US-based Valmont has a system for clearing water of enough waste to nourish farm soil without harming groundwater supplies. The Valmont system sees the water pumped out to fields and applied to soil through long-armed "pivot" irrigation systems which move slowly along the field.
Many Chinese factories don’t bother with the expense of water treatment plants, finding it easier and less expensive to discharge their wastewater into local rivers. Recently, however, more vigorous enforcement of environmental policies has created opportunities for Valmont.
The firm originally went to talk with Ministry of Environmental Protection officials in northern China when a retired civil servant pointed out pressure to clean up local water supplies was coming from Russia.
"Everyone we’ve called says they have wastewater problems," says Thurman, head of Valmont’s irrigation division in China, who has recently inked a contract to install the system in a tomato paste factory in Heilongjiang. Farmers whose crops supply the factory were happy to get the water – and to for the savings on fertiliser costs.
The tomato paste processor’s waste-water is high in nutrients that nourish the soil.

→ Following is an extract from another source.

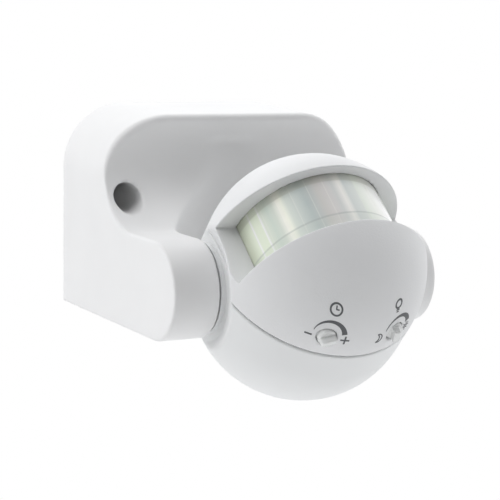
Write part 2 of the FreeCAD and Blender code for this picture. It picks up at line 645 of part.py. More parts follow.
EYE_Z = -7.4
EYE_HALF = (2.0, 1.5)
EYE_X = (-EYE_HALF[0], EYE_HALF[0])
EYE_SPAN = (EYE_Z - EYE_HALF[1], EYE_Z + EYE_HALF[1])
CAN_BACK = 18.4
CAN_FRONT = 22.4
PANE_BACK = CAN_FRONT - 0.3
head_node("pyro_holder", cut("pyro_collar",
                             ahead("pyro_collar_body", 5.4, 0, EYE_Z, SENSOR_FRONT, CAN_BACK),
                             ahead("pyro_collar_bore", 3.0, 0, EYE_Z, 14, CAN_BACK + 1)))
head_node("pyro_sensor", cut("pyro_can",
                             fuse("pyro_sum",
                                  ahead("pyro_flange", 4.6, 0, EYE_Z, CAN_BACK, CAN_BACK + 0.5),
                                  ahead("pyro_cap", 4.1, 0, EYE_Z, CAN_BACK + 0.4, CAN_FRONT)),
                             box("pyro_opening", EYE_X, (-CAN_FRONT - 1, -PANE_BACK), EYE_SPAN)))
head_node("pyro_window", box("pyro_filter", EYE_X, (0.05 - CAN_FRONT, -PANE_BACK), EYE_SPAN))
CELL_X, CELL_Z = 13.0, -4.0
head_node("photocell", fuse("cell_sum", ahead("cell_disc", 2.5, CELL_X, CELL_Z, 18.2, 20.2),
                            *[ahead("cell_leg_%d" % k, 0.3, CELL_X + 1.3 * k, CELL_Z,
                                    SENSOR_FRONT, 18.3) for k in (-1, 1)]))
CHIP_X, CHIP_Z = -12.5, -3.0
chip_legs = []
for side in (-1, 1):
    for k in range(4):
        z = CHIP_Z + 1.27 * (k - 1.5)
        tip = CHIP_X + side * 3.0
        root = CHIP_X + side * 1.9
        chip_legs.append(box("chip_leg_%d_%d" % (side + 1, k), (min(tip, root), max(tip, root)),
                             ("-%s - 0.7" % SENSOR_FRONT, "-%s" % SENSOR_FRONT),
                             (z - 0.2, z + 0.2)))
head_node("control_chip", fuse("chip_sum", box("chip_body", (CHIP_X - 2, CHIP_X + 2),
                                               ("-%s - 1.7" % SENSOR_FRONT,
                                                "-%s" % SENSOR_FRONT),
                                               (CHIP_Z - 2.5, CHIP_Z + 2.5)), *chip_legs))
head_node("sensor_capacitors", fuse("sensor_cans", *[
    ahead("sensor_can_%d" % k, 2.1, 13.0 * k, -12.5, SENSOR_FRONT, "%s + 4.8" % SENSOR_FRONT)
    for k in (-1, 1)]))
head_node("sensor_socket", box("sensor_socket_body", (-14, -8), (-BOARD_REACH, -9.6), (-3, 3)))

# ---------------------------------------------------------------- knobs and their pots

POT_HALF = 3.5
POT_Z = (-27.0, -22.0)
SHAFT = 1.5
SHAFT_TOP = 22.4    # inner ends of the shafts below the tilt axis
DISC_THICK = 3.0
GRIP_HALF = (2.1, 0.9)
GRIP_TALL = 1.8
for label, sign, turn in (("time", -1, 15), ("lux", 1, 105)):
    centre = ("%d * knob_offset" % sign, "-knob_reach")
    x = sign * VALUE["knob_offset"]
    head_node("%s_pot" % label, cut(label + "_pot_cut",
                                    box(label + "_pot_body", (x - POT_HALF, x + POT_HALF),
                                        ("-knob_reach - %g" % POT_HALF, "-%s" % SENSOR_FRONT),
                                        POT_Z),
                                    cylinder(label + "_pot_bore", "%g + fit_gap" % SHAFT,
                                             centre + (-30,), 10)))
    # drawn on its own axis, with the grip along x, then turned to where it is set
    knob = fuse(label + "_knob_sum",
                cylinder(label + "_shaft", SHAFT, (0, 0, "%g - knob_face" % DISC_THICK),
                         "knob_face - %g - %g" % (DISC_THICK, SHAFT_TOP)),
                cylinder(label + "_disc", "knob_radius", (0, 0, "-knob_face"), DISC_THICK),
                box(label + "_grip", (-GRIP_HALF[0], GRIP_HALF[0]),
                    (-GRIP_HALF[1], GRIP_HALF[1]), ("-knob_face - %g" % GRIP_TALL, "-knob_face")))
    knob.Placement = FreeCAD.Placement(Vector(), FreeCAD.Rotation(Vector(0, 0, 1), -turn))
    head_node("%s_knob" % label, place(knob, centre + (0,)))

# ---------------------------------------------------------------- hubs, seals and clips

SNAP_START = 21.9
BARREL_END = 31.2
CLIP_START = 29.5
CLIP_THICK = 0.8
CLIP_RADIUS = 8.2
CLIP_MOUTH = 2.4
WASHER_RADIUS = 9.0
WASHER_END = 29.4
WASHER_START = "half_gap + case_wall + 0.05"
for side, sign in SIDES:
    def along(tag, radius, low, high):
        """A round part on the tilt axis, between two distances from the middle."""
        start = low if sign > 0 else "-(%s)" % high
        return cylinder(side + tag, radius, (start, 0, 0), "(%s) - (%s)" % (high, low), "x")
    hub = fuse(side + "_hub_sum",
               along("_snap", SPIGOT + 0.7, SNAP_START, "side_flat - shell_wall - 0.05"),
               along("_spigot", SPIGOT, SNAP_START, "side_flat"),
               along("_flange", "flange_radius", "side_flat", "side_flat + flange_thick"),
               along("_barrel", "hub_radius", "side_flat", BARREL_END))
    groove = cut(side + "_groove", along("_groove_out", "hub_radius + 1", CLIP_START - 0.03,
                                         CLIP_START + CLIP_THICK + 0.03),
                 along("_groove_in", SPIGOT, CLIP_START - 1, CLIP_START + 2))
    head_node("pivot_hub_" + side, cut(side + "_hub", hub, groove,
                                       along("_bore", "hub_bore", SNAP_START - 2,
                                             BARREL_END + 2)))
    clip = cut(side + "_clip",
               along("_clip_out", CLIP_RADIUS, CLIP_START, CLIP_START + CLIP_THICK),
               along("_clip_in", SPIGOT, CLIP_START - 1, CLIP_START + 2),
               box(side + "_clip_mouth", (-40, 40), (-CLIP_MOUTH, CLIP_MOUTH), (0, 20)))
    head_node("pivot_clip_" + side, clip)
    washer = cut(side + "_washer",
                 along("_washer_out", WASHER_RADIUS, WASHER_START, WASHER_END),
                 along("_washer_in", "hub_radius + 0.15", "half_gap", WASHER_END + 1))
    place(washer, (0, "-axis_reach", AXIS_Z))
    node("friction_washer_" + side, washer)
    ring_x = "%d * (half_gap + side_flat + flange_thick) / 2" % sign
    ring = primitive("Torus", side + "_ring", (ring_x, "-axis_reach", AXIS_Z), "x",
                     Radius1="ring_radius",
                     Radius2="(half_gap - side_flat - flange_thick) / 2 - fit_gap")
    node("pivot_seal_" + side, ring)

# ---------------------------------------------------------------- leads between the boards


def lead(label, points):
    """A round lead along straight runs joined by tangent arcs."""
    points = [Vector(*p) for p in points]
    edges = []
    start = points[0]
    for before, corner, after in zip(points, points[1:], points[2:]):
        back, on = before - corner, after - corner
        turn = math.pi - back.getAngle(on)
        shorter = min(back.Length, on.Length)
        trim = 0.45 * shorter
        print("%s bend radius %.1f" % (label, trim / math.tan(turn / 2)))
        back.normalize()
        on.normalize()
        first, last = corner + back * trim, corner + on * trim
        radius = trim / math.tan(turn / 2)
        middle_way = (back + on).normalize()
        to_centre = radius / math.cos(turn / 2)
        middle = corner + middle_way * (to_centre - radius)
        edges.append(Part.LineSegment(start, first).toShape())
        edges.append(Part.Arc(first, middle, last).toShape())
        start = last
    edges.append(Part.LineSegment(start, points[-1]).toShape())
    path = Part.Wire(edges)
    radius = VALUE["lead_radius"]
    ring = Part.Wire(Part.Circle(points[0], points[1] - points[0], radius).toShape())
    piece = doc.addObject("Part::Feature", label + "_tube")
    piece.Shape = path.makePipeShell([ring], True, True)
    length = path.Length * math.pi * radius ** 2
    print("%s length %.1f, volume %.1f of %.1f" % (label, path.Length, piece.Shape.Volume, length))
    return piece


AXIS_POINT = (-VALUE["axis_reach"], VALUE["lobe_radius"] - VALUE["screw_height"])
SPLIT = -22.0
MEET = 0.1
arm_x = -(VALUE["half_gap"] + VALUE["bracket_width"] / 2) / 2
node("arm_lead", lead("arm_lead", [
    (LEAD_X, BOARD_Y - 8.6, LEAD_Z), (LEAD_X, BOARD_Y - 14, LEAD_Z), (LEAD_X - 1, -25, -4),
    (LEAD_X - 4, -29, -17), (arm_x, -42, AXIS_POINT[1]), (arm_x, AXIS_POINT[0], AXIS_POINT[1]),
    (SPLIT - MEET, AXIS_POINT[0], AXIS_POINT[1])]))
head_node("head_lead", lead("head_lead", [(SPLIT + MEET, 0, 0), (-11, 0, 0), (-11, -9.6, 0)]))

# ---------------------------------------------------------------- checks and files

doc.recompute()
failed = [piece.Name for piece in doc.Objects
          if "Invalid" in piece.State or "Error" in piece.State]
if failed:
    raise SystemExit("these objects failed: %s" % ", ".join(failed))
for label, piece in NODES.items():
    shape = piece.Shape
    if shape.isNull() or not shape.isValid():
        raise SystemExit("%s has no valid shape" % label)
    print("%-24s %2d solids %9.1f mm3" % (label, len(shape.Solids), shape.Volume))
os.makedirs("parts", exist_ok=True)
for label, piece in NODES.items():
    piece.Shape.exportStep("parts/%s.step" % label)
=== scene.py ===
import json
import math

import bpy
import numpy as np
from mathutils import Matrix, Vector


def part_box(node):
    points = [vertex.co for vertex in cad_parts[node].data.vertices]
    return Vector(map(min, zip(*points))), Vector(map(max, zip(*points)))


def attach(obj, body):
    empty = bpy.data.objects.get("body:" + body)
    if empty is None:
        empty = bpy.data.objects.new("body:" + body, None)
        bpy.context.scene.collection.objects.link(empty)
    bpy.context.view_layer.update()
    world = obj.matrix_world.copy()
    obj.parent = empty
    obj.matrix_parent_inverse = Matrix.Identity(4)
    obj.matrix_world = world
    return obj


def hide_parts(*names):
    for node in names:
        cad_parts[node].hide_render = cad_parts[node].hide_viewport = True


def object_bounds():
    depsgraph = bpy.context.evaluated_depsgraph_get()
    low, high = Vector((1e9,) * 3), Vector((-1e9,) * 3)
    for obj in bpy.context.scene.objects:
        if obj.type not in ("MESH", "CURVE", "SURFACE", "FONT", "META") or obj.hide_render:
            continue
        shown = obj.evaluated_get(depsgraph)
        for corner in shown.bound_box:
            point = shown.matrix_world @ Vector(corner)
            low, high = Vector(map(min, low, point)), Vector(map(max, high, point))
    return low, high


# A wall-mounted infrared motion sensor: a white bracket with two arms, and a ball-shaped head
# with a milky lens and two knobs. The mouldings are written as distance fields in millimetres
# and turned into meshes here, so that their edges are soft, as they come out of a mould.

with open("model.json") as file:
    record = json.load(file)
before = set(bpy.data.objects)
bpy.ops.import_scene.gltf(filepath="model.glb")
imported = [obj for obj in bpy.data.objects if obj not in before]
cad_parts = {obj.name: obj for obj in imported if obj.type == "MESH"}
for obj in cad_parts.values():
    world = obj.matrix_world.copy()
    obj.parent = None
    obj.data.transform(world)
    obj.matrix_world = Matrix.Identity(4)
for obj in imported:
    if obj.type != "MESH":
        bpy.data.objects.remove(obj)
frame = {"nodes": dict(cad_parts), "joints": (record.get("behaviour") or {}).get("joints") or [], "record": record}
cad_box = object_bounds()

MM = 0.001


def cad(node):
    """The lowest and highest corner of a CAD node, in millimetres."""
    low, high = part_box(node)
    return np.array(low) / MM, np.array(high) / MM


# ---------------------------------------------------------------- sizes, in millimetres

housing_low, housing_high = cad("bracket_housing")
joint = {j["name"]: j for j in frame["joints"]}
axis = np.array(joint["head_tilt"]["pos_m"]) / MM
up = np.array(joint["time_turn"]["axis"])
ahead = np.array([0.0, -up[2], up[1]])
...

Water-intensive food processors are ideal clients, says Thurman. However, their waste-to-water approach won’t work for municipal wastewater because of pathogens: the risk of diseases spreading by applying human wastewater to cropland.

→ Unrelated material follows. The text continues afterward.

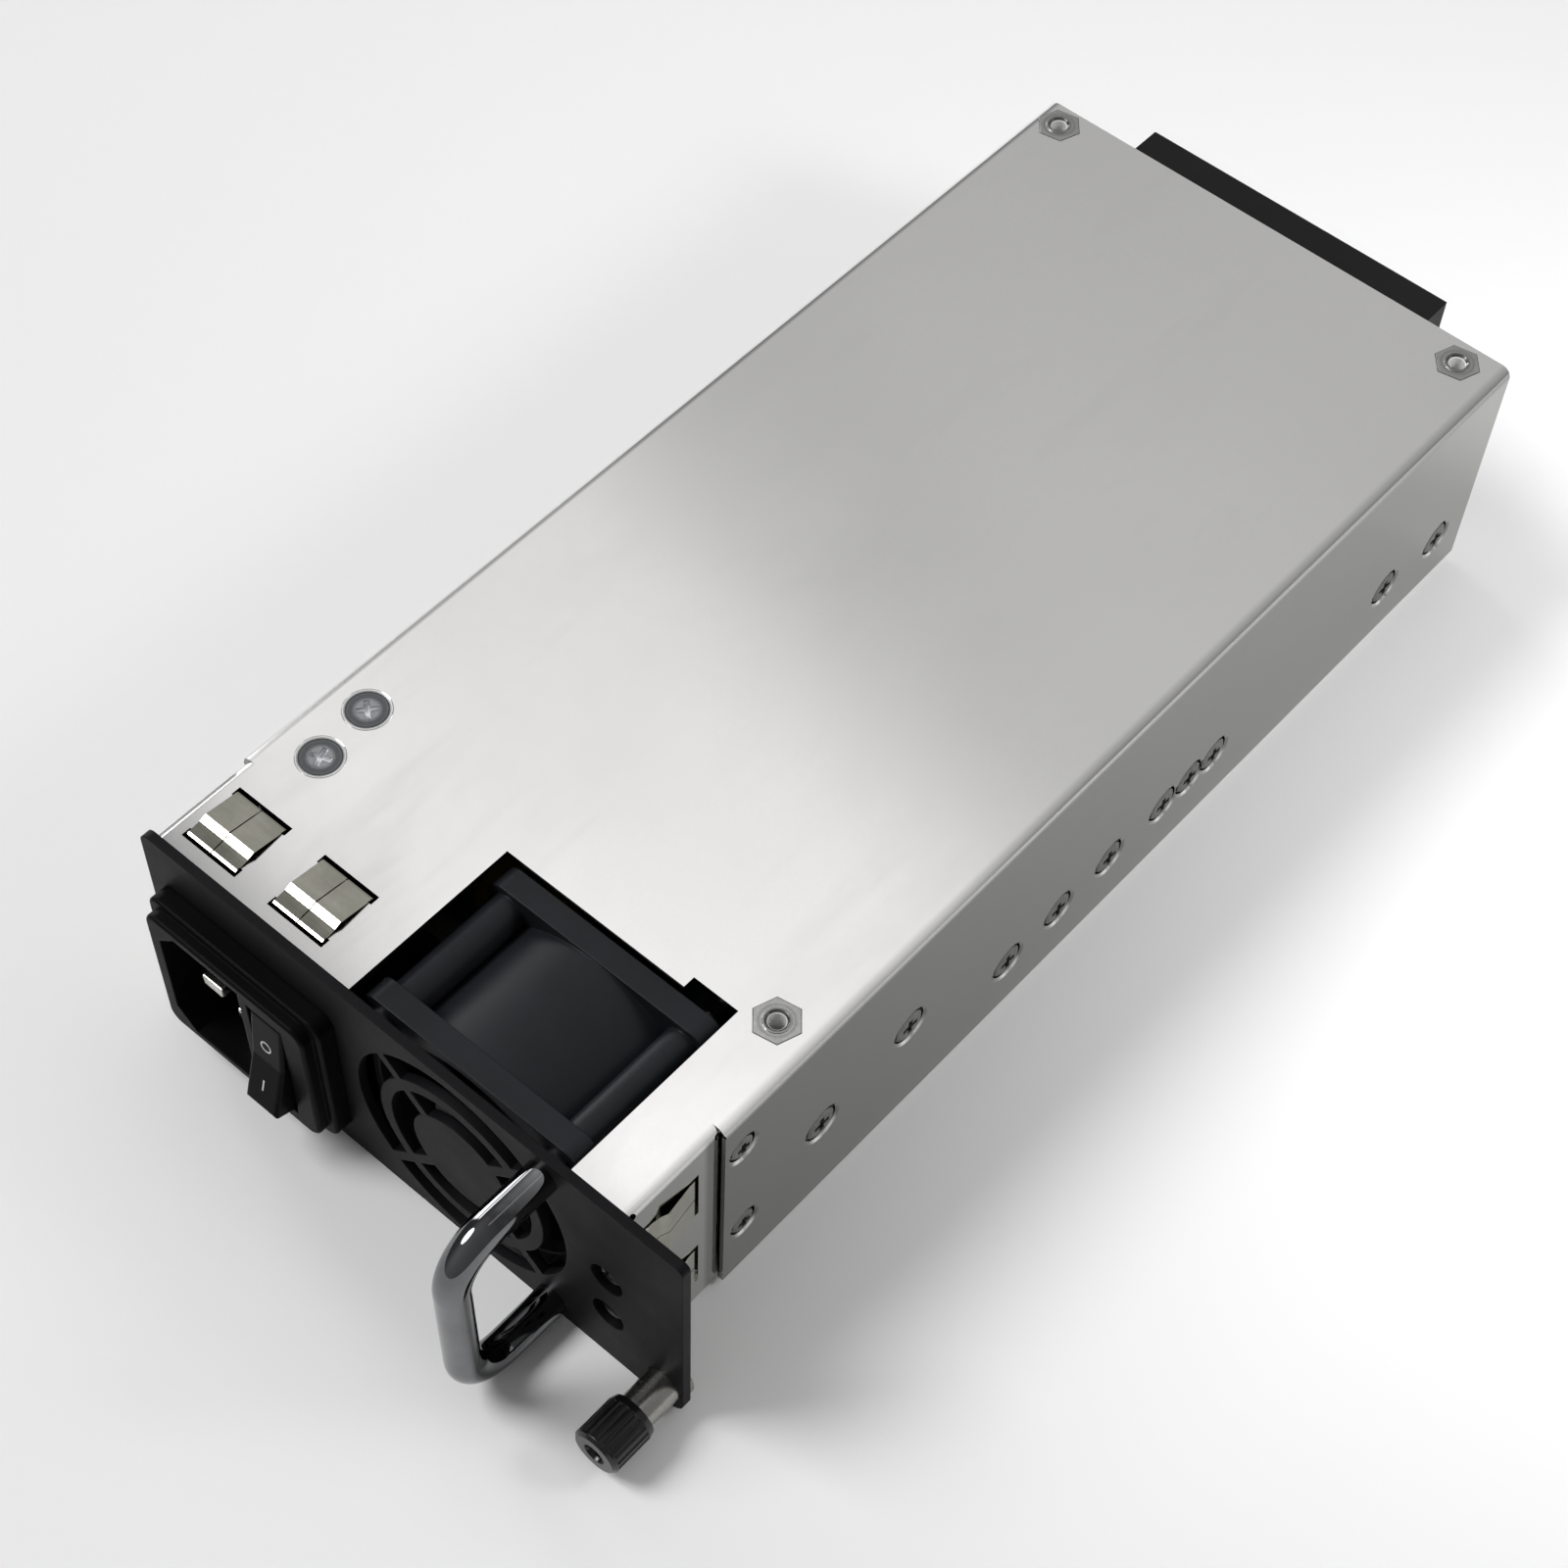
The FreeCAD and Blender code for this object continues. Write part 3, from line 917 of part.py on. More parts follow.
hl = [box("conn_slot_%d" % i, -23.5 + i * 4.8 - 0.5, -23.5 + i * 4.8 + 0.5, 90.8, 97.5, 23.0, 36.0) for i in range(6)]
hl += [cyl("conn_pinhole_%d%d" % (i, j), 0.4, 7.0, 9.5 + i * 3.5, 90.8, 24.0 + j * 3.7, "Y") for i in range(5) for j in range(4)]
node("rear_connector_housing", cut("rear_connector_housing", blk, cav + hl))
node("rear_contacts", fuse("rear_contacts", bl))

# ---------------------------------------------------------------- inside leads
def lead(name, runs, r, bend):
    o = doc.addObject("Part::Feature", name)
    shapes = [tube(pts, r, bend) for pts in runs]
    o.Shape = Part.makeCompound(shapes) if len(shapes) > 1 else shapes[0]
    o.Placement = Placement()
    return node(name, o)


lead("inlet_wires", [
    [(-29.55, -77.0, 26.3), (-29.55, -70.5, 26.3), (-27.2, -65.0, 20.0), (-24.6, -64.0, 13.0), (-24.6, -64.0, bt)],
    [(-29.55, -77.0, 12.3), (-29.55, -71.0, 12.3), (-31.8, -64.3, 14.0), (-31.8, -64.3, bt)],
    [(-33.55, -77.0, 19.3), (-33.55, -72.0, 19.3), (-36.4, -66.5, 17.0), (-38.6, -64.2, 12.0), (-38.6, -64.2, bt)],
], 1.0, 6.0)
lead("fan_lead", [[(31.5, -69.8, 32.2), (31.5, -66.6, 32.2), (33.4, -63.4, 26.0), (34.2, -61.4, 19.5), (34.2, -61.4, bt + 6.5)]], 1.3, 6.0)

# ---------------------------------------------------------------- checks and export
doc.recompute()
bad = []
for o in doc.Objects:
    st = [str(x) for x in o.State]
    if "Invalid" in st or "Error" in st:
        bad.append("%s: %s" % (o.Name, st))
for name, o in nodes.items():
    if o.Shape.isNull() or not o.Shape.isValid() or not o.Shape.Solids:
        bad.append("%s: shape" % name)
if bad:
    raise SystemExit("failed objects: " + "; ".join(bad))
os.makedirs("parts", exist_ok=True)
for name, o in sorted(nodes.items()):
    o.Shape.exportStep("parts/%s.step" % name)
total = 0.0
for name, o in sorted(nodes.items()):
    b = o.Shape.BoundBox
    print("%-24s solids %3d vol %10.2f  x %7.2f %7.2f  y %7.2f %7.2f  z %6.2f %6.2f" % (name, len(o.Shape.Solids), o.Shape.Volume, b.XMin, b.XMax, b.YMin, b.YMax, b.ZMin, b.ZMax))
print(len(nodes), "nodes")
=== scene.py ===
import bpy
import bmesh
import json
import math
from mathutils import Matrix, Vector


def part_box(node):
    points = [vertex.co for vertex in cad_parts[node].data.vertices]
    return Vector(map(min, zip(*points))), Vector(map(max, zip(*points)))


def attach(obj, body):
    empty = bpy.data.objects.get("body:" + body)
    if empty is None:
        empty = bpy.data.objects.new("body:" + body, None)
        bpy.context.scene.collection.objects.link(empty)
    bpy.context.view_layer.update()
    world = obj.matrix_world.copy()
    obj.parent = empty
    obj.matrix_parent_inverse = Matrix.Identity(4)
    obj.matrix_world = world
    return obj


# Looks of the server power supply. Metres, in the CAD part's own frame.

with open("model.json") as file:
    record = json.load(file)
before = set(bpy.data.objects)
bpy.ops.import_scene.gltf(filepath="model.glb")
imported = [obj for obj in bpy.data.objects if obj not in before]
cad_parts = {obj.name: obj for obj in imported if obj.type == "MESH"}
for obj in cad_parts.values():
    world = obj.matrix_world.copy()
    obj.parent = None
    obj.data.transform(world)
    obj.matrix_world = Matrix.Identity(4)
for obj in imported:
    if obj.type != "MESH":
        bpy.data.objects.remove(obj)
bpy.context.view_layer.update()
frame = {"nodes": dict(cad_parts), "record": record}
nodes = frame["nodes"]
scene = bpy.context.scene
MM = 0.001


# ------------------------------------------------------------------ material kit
class Kit:
    """One node material, built up socket by socket."""

    def __init__(self, name, base, metallic=0.0, rough=0.4, spec=0.5):
        self.m = bpy.data.materials.new(name)
        self.m.use_nodes = True
        self.t = self.m.node_tree
        self.b = self.t.nodes["Principled BSDF"]
        self.base = base
        self.b.inputs["Base Color"].default_value = (*base, 1.0)
        self.b.inputs["Metallic"].default_value = metallic
        self.b.inputs["Roughness"].default_value = rough
        self.b.inputs["Specular IOR Level"].default_value = spec
        self.rough = rough
        self.tc = self.t.nodes.new("ShaderNodeTexCoord")
        self.bump_in = None

    def new(self, kind):
        return self.t.nodes.new(kind)

    def link(self, a, b):
        self.t.links.new(a, b)

    def coords(self, scale=(1, 1, 1), rot=(0, 0, 0)):
        n = self.new("ShaderNodeMapping")
        n.inputs["Scale"].default_value = scale
        n.inputs["Rotation"].default_value = rot
        self.link(self.tc.outputs["Object"], n.inputs["Vector"])
        return n.outputs["Vector"]

    def noise(self, scale, detail=4.0, rough=0.55, stretch=(1, 1, 1), rot=(0, 0, 0), distortion=0.0):
        n = self.new("ShaderNodeTexNoise")
        n.inputs["Scale"].default_value = scale
        n.inputs["Detail"].default_value = detail
        n.inputs["Roughness"].default_value = rough
        n.inputs["Distortion"].default_value = distortion
        self.link(self.coords(stretch, rot), n.inputs["Vector"])
        return n.outputs["Fac"]

    def spread(self, src, a, b, lo=0.0, hi=1.0):
        n = self.new("ShaderNodeMapRange")
        n.inputs["From Min"].default_value = a
        n.inputs["From Max"].default_value = b
        n.inputs["To Min"].default_value = lo
        n.inputs["To Max"].default_value = hi
        self.link(src, n.inputs["Value"])
        return n.outputs["Result"]

    def math(self, op, a, b):
        n = self.new("ShaderNodeMath")
        n.operation = op
        for i, v in enumerate((a, b)):
            if isinstance(v, (int, float)):
                n.inputs[i].default_value = v
            else:
                self.link(v, n.inputs[i])
        return n.outputs["Value"]

    def mix(self, fac, a, b, blend="MIX"):
        n = self.new("ShaderNodeMix")
        n.data_type = "RGBA"
        n.blend_type = blend
        if isinstance(fac, (int, float)):
            n.inputs["Factor"].default_value = fac
        else:
            self.link(fac, n.inputs["Factor"])
        for key, v in (("A", a), ("B", b)):
            sock = [s for s in n.inputs if s.name == key and s.type == "RGBA"][0]
            if isinstance(v, tuple):
                sock.default_value = (*v, 1.0)
            else:
                self.link(v, sock)
        return [s for s in n.outputs if s.type == "RGBA"][0]

    def colour(self, src):
        self.link(src, self.b.inputs["Base Color"])

    def roughness(self, src):
        self.link(src, self.b.inputs["Roughness"])

    def finish(self, height=None, strength=0.1, dist=0.0001, bevel=0.0):
        """Rounds the edges a little and lays the height field over them."""
        normal = None
        if bevel > 0:
            n = self.new("ShaderNodeBevel")
            n.samples = 6
            n.inputs["Radius"].default_value = bevel
            normal = n.outputs["Normal"]
        if height is not None:
            n = self.new("ShaderNodeBump")
            n.inputs["Strength"].default_value = strength
            n.inputs["Distance"].default_value = dist
            self.link(height, n.inputs["Height"])
            if normal is not None:
                self.link(normal, n.inputs["Normal"])
            normal = n.outputs["Normal"]
        if normal is not None:
            self.link(normal, self.b.inputs["Normal"])
        return self.m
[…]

"You definitely couldn’t apply such wastewater to crops ready for market," notes Thurman.
Price advantage
Industrial clients are attracted by cost savings: Rather than the US$12-14 million it costs to install a turnkey system to treat water before discharge to the river, Valmont’s system costs less than US$3 million. Some factories opt to pay more to install a clarifier which can clear solids from the water before it’s pumped to a storage pond next to the factory.
Thurman’s sales push has focused on the big tracts of land in northern and western China since such wide-open spaces suit the operation of the pivot irrigation system. It’s not hard to target clients since the Ministry of Agriculture runs most of the big farms in the region. "It’s harder in populous east-coast cities like Shanghai because you’d need to pump it 50 kilometres out of the city to get farmland big enough to take the irrigation system," he says.
Valmont is better known in China for making steel telegraph poles; it only brought its wastewater management segment here in 2008. But Thurman expects his department to report annual growth of 40% in the medium term.
It’s a fair bet, given that officials and farm managers are always looking for more efficient irrigation of China’s cropland, which currently guzzles over half of China’s water. Valmont is picking up plenty of orders for its standard irrigation systems, even without the wastewater treatment add-on. The firm sold 400 pivot irrigation units to the Erdos region in Inner Mongolia, which wants better corn and silage yields on large farms.
Water-pinched regions around the world have proven that similar technology works. For example, the Spanish city of Zaragoza reduced its per capita water use to a third of the national average by deploying wastewater irrigation systems. China can certainly use whatever help it can get to solve its water problems.